L'ANGLAISE
DELUREE
Rover et MG ont connu des années particulièrement mouvementées.
Sous la bannière BMC (British Leyland Corporation), encore indépendants
et anglais, les deux marques ont du leur sauvetage à Honda trop
heureux de s'implanter en Europe et accroître sa taille mondiale.
Mais, la tâche était insurmontable pour Honda qui revendit son acquisition
au bout de quelques années à BMW, le performer du moment. Mais,
BMW à son tour ne réussit pas son pari. La revente éclatée et morcelée
de l'ex-groupe BMC rendit Rover et MG aux anglais. La dernière chance
?...
Texte :
Gabriel LESSARD
Photos : D.R.
Avec tant de mouvement et de changements
de propriétaires, Rover et MG ont évidemment souffert
à chaque changement de remises en question techniques récurrentes,
de l'adaptation de nouvelles plate-formes, de nouveaux moteurs communs
et de nouvelles stratégies. Résultat, aujourd'hui
le réseau Rover et MG est déchiré en France,
obligé de céder le panneau Land Rover, seule partie
rentable jusqu'ici. L'image de marque en France est passée
aux oubliettes et peu de personnes envisagent la marque Rover lors
d'un achat de véhicule. Peu de personnes croyaient ou espéraient
un renouveau des restes du groupe Rover aux mains de ce consortium
anglais. Pourtant, aujourd'hui Rover et MG sont toujours présents,
et avec des structures générales adaptées et
réduites au faible volume des ventes et de production, on
se prend à espérer des jours meilleurs pour la marque
au drakkar. Et le groupe Rover joue même à fond la
carte de l'image MG, qui reste encore forte pour encanailler les
berlines Rover.
T'AS LE LOOK COCO !
La Rover 75 est une Rover de l'ère BMW. Particulièrement
bien née, très chic et élégante, elle
affiche une allure bourgeoise sans trop d'ostentation. Le charme
britannique est omniprésent et on ne se lasse pas de cette
calandre et de ses chromes. On en vient même régulièrement
à l'assimiler à une petite Jaguar. Quel plus beau
compliment ! Mais lorsque la noble 75 passe dans le garage MG (les
initiales MG signifient justement Morris Garage), cette statutaire
anglaise change de registre. Fini les Beatles et God Save the Queen,
et bonjour les Sex Pistols ! Avec la suppression de tous les chromes,
excepté sur les poignées de portes, et sa peinture
intégrale, l'auto semble tout droit sortir d'un meeting de
tuning. Bien campée sur des jantes de 18", tout abus
de style a l'air évident sur la MG ZT. Les logos Rover ont
disparu et c'est désormais le Morris Garage qui frappe ces
autos aux couleurs souvent flashies. Globalement, passé l'effet
de surprise, on s'y fait et on se sent vite comme un gamin qui après
être sorti de chez ses parents sur le chemin de l'école
le matin, enfile un jean troué en cachette. La partie arrière
est en revanche restée plus discrète avec un bouclier
d'origine et une simple, mais peu élégante, protection
chromée autour de la sortie d'échappement.
COCON ANGLAIS
En matière d'intérieur, les Anglais ont eu une
longue tradition de réussite et de savoir-faire. Jaguar,
Rover, Rolls
ont toujours su marier à merveille bois
et cuir précieux, sans oublier les moquettes épaisses,
créant ainsi une atmosphère intimiste. Cosy quoi !

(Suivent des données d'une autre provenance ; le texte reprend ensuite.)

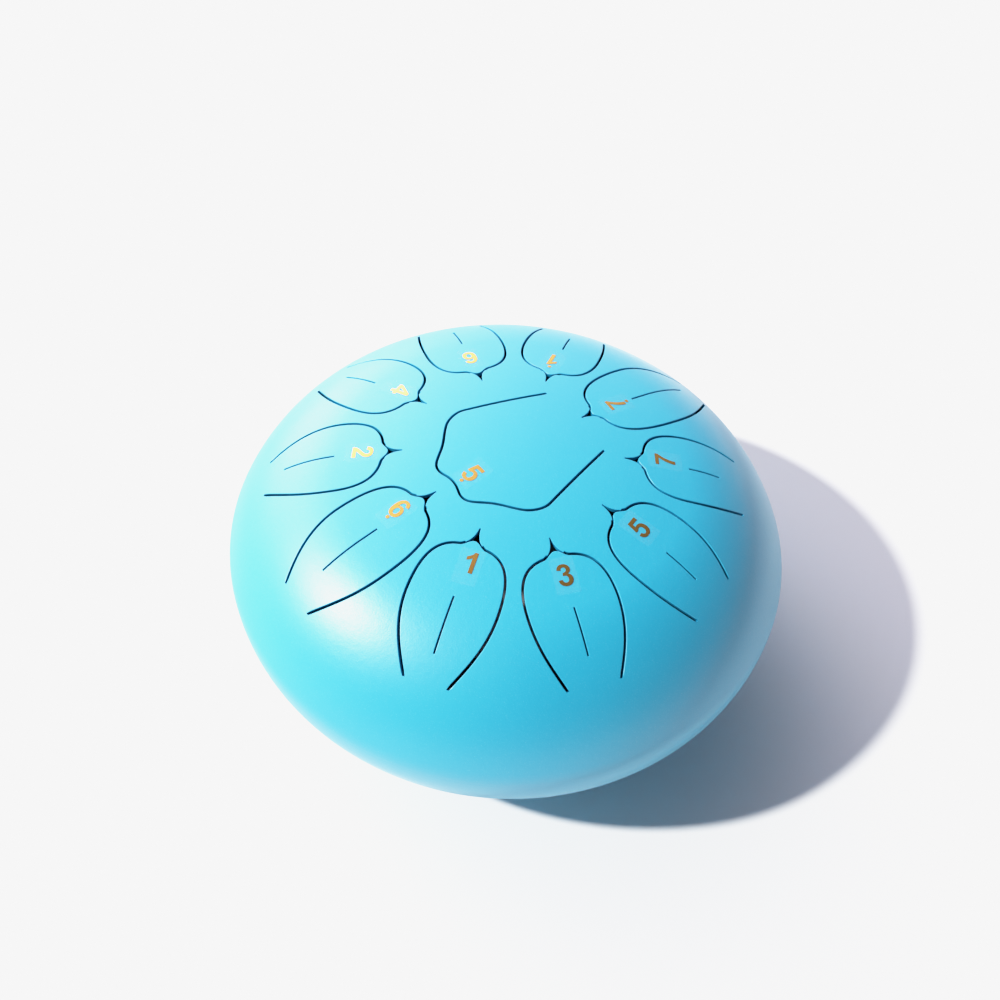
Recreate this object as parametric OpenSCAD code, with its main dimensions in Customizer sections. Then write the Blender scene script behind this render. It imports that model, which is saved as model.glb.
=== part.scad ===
// Steel tongue drum with a lotus of eleven tongues.
// Millimetres, +Z up. The origin is on the floor under the middle of the drum, and note 1 points to -Y.
// The upper and lower shells are pressed sheet, welded at the rim. Each tongue is cut free from the
// upper shell by a slot and stays joined to it at its root, where it bends.

/* [Shell] */
// Outside diameter at the rim
drum_d = 254; // [252:1:262]
// Thickness of the steel sheet
sheet_t = 2; // [1.2:0.1:2.4]
// Outside radius of the flat crown
crown_r = 326; // [318:1:328]
// Outside radius of the shoulder between crown and rim
shoulder_r = 72; // [68:1:73]
// Outside radius of the bottom's middle
base_r = 748; // [600:1:780]
// Outside radius of the bottom's heel
heel_r = 76; // [60:1:90]

/* [Tongues] */
// Width of the slot around a tongue
kerf = 1.1; // [0.8:0.1:1.6]
// Width of the tuning slit in a tongue
slit_w = 0.7; // [0.6:0.1:1.2]
// Radius on which the ring tongues are widest
belly_r = 77; // [74:1:80]
// Gap at the root, where the tongue's hinge is
root_gap = 0.03; // [0.02:0.01:0.05]

/* [Labels] */
// Width of a clear note label
label_w = 10; // [8:0.5:11]
// Length of a clear note label
label_l = 15.5; // [14:0.5:16]
// Thickness of a clear note label
label_t = 0.12; // [0.1:0.01:0.2]

/* [Bottom] */
// Mean radius of the lotus-shaped sound hole
hole_r = 30; // [24:1:34]
// Radius of the circle that the feet stand on
foot_ring_r = 56; // [52:1:62]
// Radius of a rubber foot
foot_r = 9; // [7:0.5:11]
// Height of a rubber foot at its middle
foot_h = 5; // [4:0.5:8]

/* [Hidden] */
$fn = 96;
DRUM_R = drum_d / 2;
CROWN_ANGLE = 13.6;
SHOULDER_ANGLE = 66;
BASE_ANGLE = 5;
HEEL_ANGLE = 39;
WELD_DEPTH = 1.2;
SPIKE_L = 7.4;
NOSE = 5.6;
SHOULDER = [5.4, 8.7];
PETALS = 8;
PETAL_DEPTH = 0.2;
FEET = 3;
FIRST_TONGUE = 270;
PITCH = 36;
CENTRE_AZ = 54;

// A ring tongue: name, tip radius, root radius, half width at the root, half width at the belly,
// slit start and end radius, and its label's place across and from the tip, and its tilt.
// The labels are stuck on by hand, so each sits a little differently.
RING = [
  ["1",      43.6, 106.0,  9.0, 19.0, 74.5, 96.6, [-1.2, 17.6,  1]],
  ["3",      47.0, 105.0, 11.0, 18.9, 77.6, 95.8, [-0.6, 17.2, -4]],
  ["5",      45.3, 102.0, 13.1, 18.6, 77.6, 92.7, [-1.3, 17.6,  1]],
  ["7",      47.8, 101.0, 15.4, 18.4, 76.7, 91.2, [-2.3, 18.0,  0]],
  ["low_7",  37.1, 109.0,  8.5, 19.8, 66.9, 99.5, [-0.2, 20.2, -4]],
  ["high_1", 47.2,  98.5, 15.8, 18.4, 76.6, 90.2, [-1.4, 17.9, -3]],
  ["6",      46.0, 100.0, 15.8, 18.8, 78.6, 93.2, [-0.1, 19.0,  0]],
  ["4",      47.7, 105.5, 10.4, 19.3, 78.3, 96.4, [ 1.2, 17.4,  3]],
  ["2",      47.7, 107.8,  9.5, 19.1, 77.2, 99.6, [ 0.6, 17.5, -3]],
  ["low_6",  39.7, 107.4,  9.0, 19.5, 68.4, 94.2, [ 2.0, 18.2,  3]],
];
// The middle tongue: its label's place across and along it, and its tilt.
CENTRE_LABEL = [1.2, -22.2, 4];

// A shell's section is three tangent arcs: [middle radius, its angle, next radius, its angle].
TOP = [crown_r, CROWN_ANGLE, shoulder_r, SHOULDER_ANGLE];
BASE = [base_r, BASE_ANGLE, heel_r, HEEL_ANGLE];

function polar(r, angle) = r * [sin(angle), cos(angle)];
function arc(centre, r, from, to, n) = [for (i = [0:n]) centre + polar(r, from + (to - from) * i / n)];
function tail(p) = [for (i = [1:len(p) - 1]) p[i]];
function reversed(p) = [for (i = [len(p) - 1:-1:0]) p[i]];

function rim_radius(s) =
  (DRUM_R - s[0] * sin(s[1]) - s[2] * (sin(s[3]) - sin(s[1]))) / (1 - sin(s[3]));
function rise(s) =
  s[0] * (1 - cos(s[1])) + s[2] * (cos(s[1]) - cos(s[3])) + rim_radius(s) * cos(s[3]);

// The section's arc from the axis to the rim plane, moved outwards by d.
function section(s, d) =
  let (
    middle = [0, rise(s) - s[0]],
    next = middle + polar(s[0] - s[2], s[1]),
    last = next + polar(s[2] - rim_radius(s), s[3])
  )
  concat(
    arc(middle, s[0] + d, 0, s[1], 5),
    tail(arc(next, s[2] + d, s[1], s[3], 12)),
    tail(arc(last, rim_radius(s) + d, s[3], 90, 6))
  );

// Height of the bottom's outside at radius r, below the rim plane, on its middle arc.
function base_depth(r) = rise(BASE) - base_r + sqrt(base_r * base_r - r * r);
RIM_Z = foot_h + base_depth(foot_ring_r);

// A shell's section between two distances from its outside.
module layer_section(s, outer, inner) {
  polygon(concat(section(s, outer), reversed(section(s, inner))));
}

// The weld fills a V between the shells and is ground flush, so each shell's edge is bevelled.
WELD_ROOT = [DRUM_R - WELD_DEPTH, 0];
function weld_toe(s) =
  [DRUM_R - rim_radius(s) + sqrt(pow(rim_radius(s), 2) - WELD_DEPTH * WELD_DEPTH), WELD_DEPTH];

module sheet_section(s) {
  difference() {
    layer_section(s, 0, -sheet_t);
    polygon([WELD_ROOT, weld_toe(s), [DRUM_R + 1, WELD_DEPTH], [DRUM_R + 1, 0]]);
  }
}

module solid_dome(s) {
  rotate_extrude() polygon(concat([[0, 0]], section(s, 0)));
}

// Outlines lie in a plan frame with the tongue's tip towards -Y and its root towards +Y.
function bezier(p, n, from = 0) =
  [for (i = [from:n]) let (t = i / n, u = 1 - t)
    u * u * u * p[0] + 3 * t * u * u * p[1] + 3 * t * t * u * p[2] + t * t * t * p[3]];

// The middle of a ring tongue's slot, from the nose on the axis to the root.
function ring_line(t) =
  let (
    tip = [0, t[1]],
    belly = [t[4], belly_r],
    root = [t[3], t[2]],
    shoulder = tip + SHOULDER,
    reach = root.y - belly.y
  )
  concat(
    bezier([tip + [0, NOSE], tip + [2.2, NOSE], tip + [3.4, 8], shoulder], 5),
    bezier([shoulder, tip + [11.5, 9.6], [belly.x, tip.y + 13], belly], 9, 1),
    bezier([belly, belly + [0, 0.45 * reach], [root.x + 0.47 * (belly.x - root.x), root.y - 0.26 * reach],
            root], 7, 1)
  );

// The middle of the centre tongue's slot: wavy tip, waist, shoulder, then a straight side.
CENTRE_LINE = concat(
  bezier([[0, -31.2], [4, -31.2], [5.5, -32.8], [8.5, -32.8]], 4),
  bezier([[8.5, -32.8], [13, -32.8], [14.5, -28.5], [19, -24]], 5, 1),
  bezier([[19, -24], [22.3, -20.7], [25.5, -18.8], [28.5, -15.5]], 4, 1),
  bezier([[28.5, -15.5], [30.6, -13.2], [32.7, -8.3], [31.6, -4.5]], 5, 1),
  [[20.6, 33.2]]
);

// A half line moved sideways by d. Its first point stays on the axis and its last on the root line.
function shifted(p, d) =
  [for (i = [0:len(p) - 1])
    let (
      before = i == 0 ? [-p[1].x, p[1].y] : p[i - 1],
      after = p[min(i + 1, len(p) - 1)],
      along = i == len(p) - 1 ? [0, 1] : (after - before) / norm(after - before)
    )
    p[i] + d * [along.y, -along.x]];
function both_sides(p) = concat(p, [for (i = [len(p) - 1:-1:1]) [-p[i].x, p[i].y]]);
function shortened(p, gap) = [for (i = [0:len(p) - 1]) p[i] - (i == len(p) - 1 ? [0, gap] : [0, 0])];

module shell_window(line) {
  polygon(both_sides(shifted(line, kerf / 2)));
}

module tongue_outline(line) {
  polygon(both_sides(shortened(shifted(line, -kerf / 2), root_gap)));
}

// The spike-shaped notch in the shell in front of a ring tongue's nose.
module spike(t) {
  side = bezier([[0.25, 0], [0.5, 3], [1.2, 5.6], [3.4, SPIKE_L]], 5);
  points = [for (p = side) p + [0, t[1]]];
  polygon(concat(points, reversed([for (p = points) [-p.x, p.y]])));
}

module slit(t) {
  translate([-slit_w / 2, t[5]]) square([slit_w, t[6] - t[5]]);
}

module label_outline(place) {
  translate([place[0], place[1]]) rotate(place[2]) square([label_w, label_l], center = true);
}

function ring_az(i) = FIRST_TONGUE + PITCH * i;
function ring_index(t) = [for (i = [0:len(RING) - 1]) if (RING[i][0] == t[0]) i][0];
function ring_label(t) = [t[7][0], t[1] + t[7][1], t[7][2]];

// Stands a plan outline up through the upper shell, with its root towards azimuth az.
module column(az) {
  rotate(az - 90) translate([0, 0, WELD_DEPTH + 1]) linear_extrude(rise(TOP)) children();
}

module lift() {
  translate([0, 0, RIM_Z]) children();
}

module top_shell() {
  color([0.30, 0.80, 0.90]) lift() difference() {
    rotate_extrude() sheet_section(TOP);
    column(CENTRE_AZ) shell_window(CENTRE_LINE);
    for (i = [0:len(RING) - 1]) {
      column(ring_az(i)) union() {
        shell_window(ring_line(RING[i]));
        spike(RING[i]);
      }
    }
  }
}

module bottom_shell() {
  color([0.28, 0.74, 0.88]) lift() difference() {
    mirror([0, 0, 1]) rotate_extrude() sheet_section(BASE);
    translate([0, 0, -rise(BASE) - 1]) linear_extrude(rise(BASE) / 2) lotus_hole();
  }
}

module lotus_hole() {
  polygon([for (a = [0:3:357])
    let (r = hole_r * (1 - PETAL_DEPTH + 2 * PETAL_DEPTH * sqrt(abs(cos(a * PETALS / 2)))))
    r * [cos(a), sin(a)]]);
}

module seam_weld() {
  color([0.30, 0.78, 0.90]) lift() rotate_extrude()
    polygon([WELD_ROOT, weld_toe(TOP), [DRUM_R, 0], [weld_toe(BASE).x, -WELD_DEPTH]]);
}

module tongue_low_5() {
  color([0.38, 0.86, 0.95]) lift() intersection() {
    rotate_extrude() layer_section(TOP, 0, -sheet_t);
    column(CENTRE_AZ) tongue_outline(CENTRE_LINE);
  }
}

module ring_tongue(t) {
  color([0.38, 0.86, 0.95]) lift() intersection() {
    rotate_extrude() layer_section(TOP, 0, -sheet_t);
    column(ring_az(ring_index(t))) difference() {
      tongue_outline(ring_line(t));
      slit(t);
    }
  }
}

module label(az, place) {
  color([0.90, 0.75, 0.35, 0.6]) lift() intersection() {
    rotate_extrude() layer_section(TOP, label_t, 0);
    column(az) label_outline(place);
  }
}

// A rubber foot: a short cylinder, chamfered where it meets the floor and shaped to the bottom on top.
module foot(i) {
  color([0.10, 0.10, 0.11]) difference() {
    rotate(90 + 360 / FEET * i) translate([foot_ring_r, 0, 0]) union() {
      cylinder(r1 = foot_r - 1, r2 = foot_r, h = 1);
      translate([0, 0, 1]) cylinder(r = foot_r, h = 2 * foot_h);
    }
    lift() mirror([0, 0, 1]) solid_dome(BASE);
  }
}

top_shell();
bottom_shell();
seam_weld();
tongue_low_5();
label(CENTRE_AZ, CENTRE_LABEL);  // label_low_5
for (t = RING) {
  ring_tongue(t);
  label(ring_az(ring_index(t)), ring_label(t));
}
for (i = [1:FEET]) {
  foot(i);
}
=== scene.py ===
# %% [markdown]
# # A steel tongue drum
# The drum is two pressed steel shells welded at the rim and powder coated sky blue. A lotus of eleven
# tongues is cut in the upper shell, each with a clear label and a gold numeral. The CAD model gives the
# sizes and the bodies that move. Here each piece gets the surface and finish of the real one.

# %% The frame
import math

import bpy
from mathutils import Matrix, Vector


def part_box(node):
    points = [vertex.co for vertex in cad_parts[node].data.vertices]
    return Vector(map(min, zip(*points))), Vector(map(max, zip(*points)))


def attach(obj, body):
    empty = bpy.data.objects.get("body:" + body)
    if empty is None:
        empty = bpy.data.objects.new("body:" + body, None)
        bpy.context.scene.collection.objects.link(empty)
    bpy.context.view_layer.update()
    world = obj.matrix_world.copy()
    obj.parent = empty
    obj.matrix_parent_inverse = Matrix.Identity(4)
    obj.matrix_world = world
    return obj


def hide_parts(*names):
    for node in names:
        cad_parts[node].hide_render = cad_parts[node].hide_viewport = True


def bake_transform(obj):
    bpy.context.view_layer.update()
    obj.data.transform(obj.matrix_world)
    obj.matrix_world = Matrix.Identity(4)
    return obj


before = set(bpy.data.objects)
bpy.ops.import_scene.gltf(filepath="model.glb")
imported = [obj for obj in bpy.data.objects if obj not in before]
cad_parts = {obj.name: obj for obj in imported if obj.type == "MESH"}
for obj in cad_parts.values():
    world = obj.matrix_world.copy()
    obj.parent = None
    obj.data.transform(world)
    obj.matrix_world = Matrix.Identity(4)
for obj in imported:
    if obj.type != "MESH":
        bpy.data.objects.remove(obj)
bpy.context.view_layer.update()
MM = 0.001
# Points nearer than this are one point.
SAME = 0.01

# %% [markdown]
# ## The section
# Both shells are pressed in dies, and a die's section is drawn with a few tangent arcs: a wide one over
# the middle, a tighter one over the shoulder, and a small one that turns into the rim. The arcs' centres
# follow from their radii, so the surface and its slope are known exactly at every radius. That is what
# keeps the satin highlight smooth later on.

# %% Arcs of the two shells
DRUM_R = 127.0
SHEET = 2.0
# The rings and discs about the axis all have this many sides, so that their points meet.
ROUNDS = 288
# radius of the crown's arc and the angle where it ends, then the same for the shoulder's
TOP_ARCS = (326.0, 13.6, 72.0, 66.0)
BASE_ARCS = (748.0, 5.0, 76.0, 39.0)
RIM_Z = sum(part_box("seam_weld")[i].z for i in (0, 1)) / 2 / MM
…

Dès qu'il s'agit de sport, il est en revanche plus délicat
d'insérer du bois. C'est pourquoi MG a mis à la place
du plastique métallisé du plus bel effet mettant l'accent
sur la sportivité. Moins de chaleur, plus de sensation. La
planche de bord conserve heureusement son charme so British et les
moquettes et cuirs/Alcantara sont toujours de belle facture. Bien
calé dans le siège conducteur, la position de conduite
est parfaite et les commandes tombent bien sous la main. En revanche,
l'habitabilité arrière est exiguë et il ne faudra
pas être trop grand pour voyager longtemps derrière.
Mais la magie opère toujours et on laisse toujours à
regret cet habitacle pour celui d'autres berlines plus classiques.
UN V6 AMELIORE
D'origine, le V6 Rover KV6 de 2,5 litres n'est pas un modèle
de sportivité. Avec seulement 177 ch, il avait été
volontairement limité par BMW pour que la nouvelle venue
ne vienne pas trop concurrencer ses cousines bavaroises d'alors.
MG s'est donc attelé à le rendre plus performant et
plus sportif. Résultat mitigé puisqu'ainsi modifié,
il ne développe "que" 190 ch à 6 500 tr/mn,
lorsque ses rivales directes développent toutes 200 ch ou
plus. Seule l'Alfa Romeo 156 V6 2,5 litres développe elle
aussi 190 ch, mais elle pèse 285 kg de moins (CQFD). Le régime
élevé du couple maxi donne donc une cartographie moteur
un peu creuse à bas régime. Heureusement, la boîte
de vitesse à 5 rapports seulement, est très bien étagé
et permet de relancer efficacement cette anglaise aux allures de
punk. Enfin, ce qui ne gâche rien, le KV6 de 190 ch nous gratifie
d'une sonorité et d'une onctuosité agréable
à l'usage.
SUR LA ROUTE
Avec 190 ch sous le pied droit, on s'attend à des sensations
vigoureuses à défaut d'être sportives. Pourtant,
le poids élevé de l'auto et l'inertie du V6 à
bas régime pénalisent les performances de la ZT 190.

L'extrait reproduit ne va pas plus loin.